* **DATA PROVIDED**:
[start]

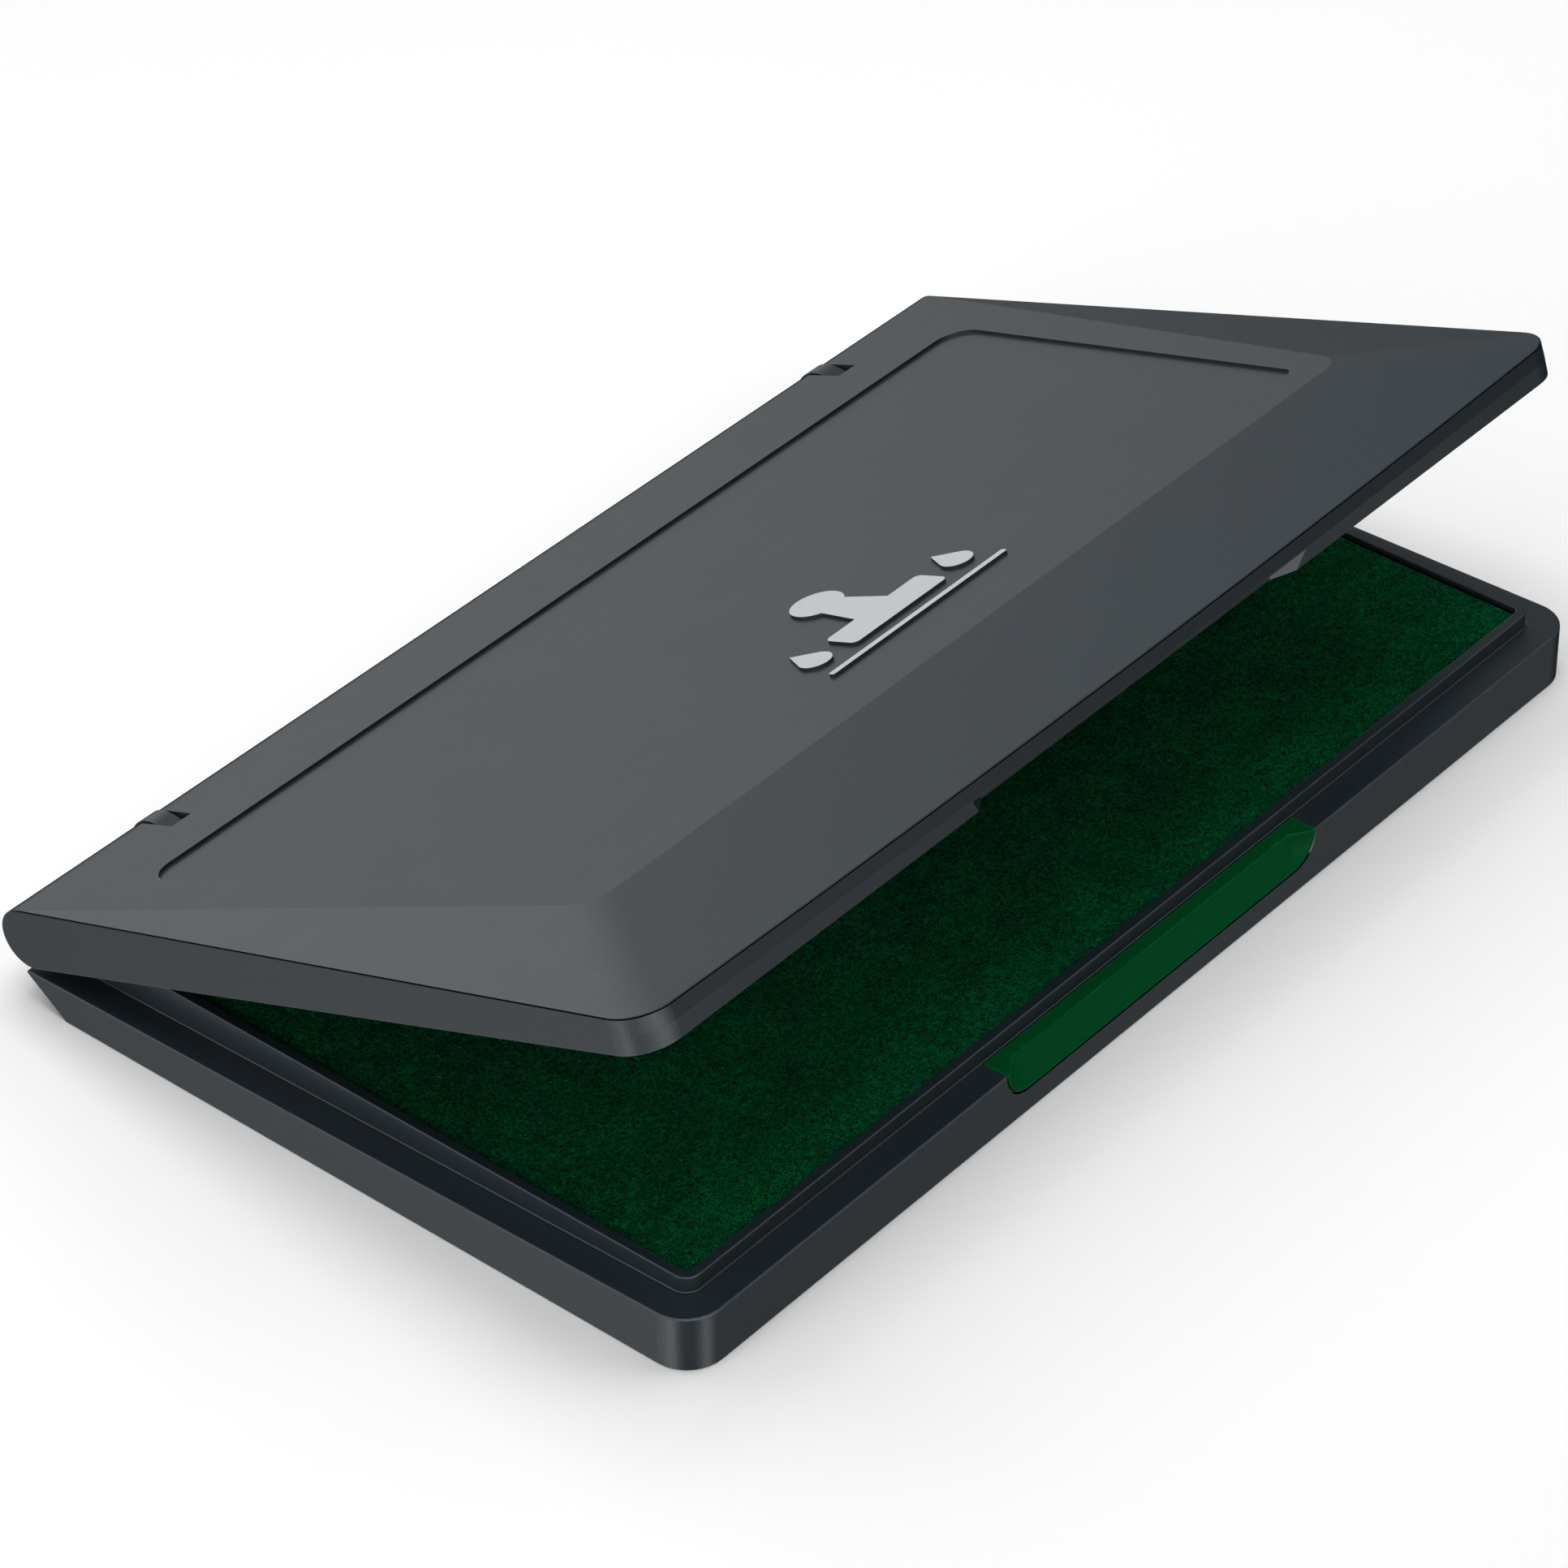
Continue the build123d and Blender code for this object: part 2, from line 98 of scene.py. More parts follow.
def glow(tree, azimuth, elevation, sharpness, strength):
    """What a soft glow gives each direction of the surround: most at its middle, narrower if sharper."""
    towards = tree.nodes.new("ShaderNodeVectorMath")
    towards.operation = "DOT_PRODUCT"
    tree.links.new(tree.nodes["Texture Coordinate"].outputs["Generated"], towards.inputs[0])
    towards.inputs[1].default_value = direction(azimuth, elevation)
    light = towards.outputs["Value"]
    for operation, value in (("MAXIMUM", 0.0), ("POWER", sharpness), ("MULTIPLY", strength)):
        step = tree.nodes.new("ShaderNodeMath")
        step.operation = operation
        tree.links.new(light, step.inputs[0])
        step.inputs[1].default_value = value
        light = step.outputs["Value"]
    return light


def make_surround():
    """A world with a few soft glows round the ink pad, seen only as sheen on its surfaces."""
    world = bpy.data.worlds.new("surround")
    world.use_nodes = True
    tree = world.node_tree
    tree.nodes.new("ShaderNodeTexCoord")
    backdrop = tree.nodes["Background"]
    backdrop.inputs["Color"].default_value = (1.0, 1.0, 1.0, 1.0)
    overhead = glow(tree, 0, 90, sharpness=4, strength=1.6)
    behind = glow(tree, 55, 8, sharpness=20, strength=0.7)
    above_behind = glow(tree, 75, 24, sharpness=20, strength=2.2)
    behind_left = glow(tree, 120, 30, sharpness=20, strength=2.4)
    left = glow(tree, 170, 10, sharpness=12, strength=2.8)
    front_left = glow(tree, 225, 15, sharpness=12, strength=4.0)
    front = glow(tree, 270, 10, sharpness=12, strength=5.0)
    low_left = glow(tree, 150, -37, sharpness=25, strength=1.5)
    low_corner_left = glow(tree, 182, -37, sharpness=80, strength=7.0)
    low_corner_right = glow(tree, 268, -37, sharpness=80, strength=5.5)
    low_right = glow(tree, 320, -37, sharpness=40, strength=0.5)
    total = overhead
    round_about = (behind, above_behind, behind_left, left, front_left, front)
    from_below = (low_left, low_corner_left, low_corner_right, low_right)
    for light in round_about + from_below:
        added = tree.nodes.new("ShaderNodeMath")
        added.operation = "ADD"
        tree.links.new(total, added.inputs[0])
        tree.links.new(light, added.inputs[1])
        total = added.outputs["Value"]
    tree.links.new(total, backdrop.inputs["Strength"])
    world.cycles_visibility.diffuse = False
    bpy.context.scene.world = world
    bpy.context.scene.view_settings.view_transform = "Standard"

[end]

* **WORK INSTRUCTIONS**: Track down the lines that include the word "scene" and copy them.

* **FULL RESPONSE**:
Continue the build123d and Blender code for this object: part 2, from line 98 of scene.py. More parts follow.
    bpy.context.scene.world = world
    bpy.context.scene.view_settings.view_transform = "Standard"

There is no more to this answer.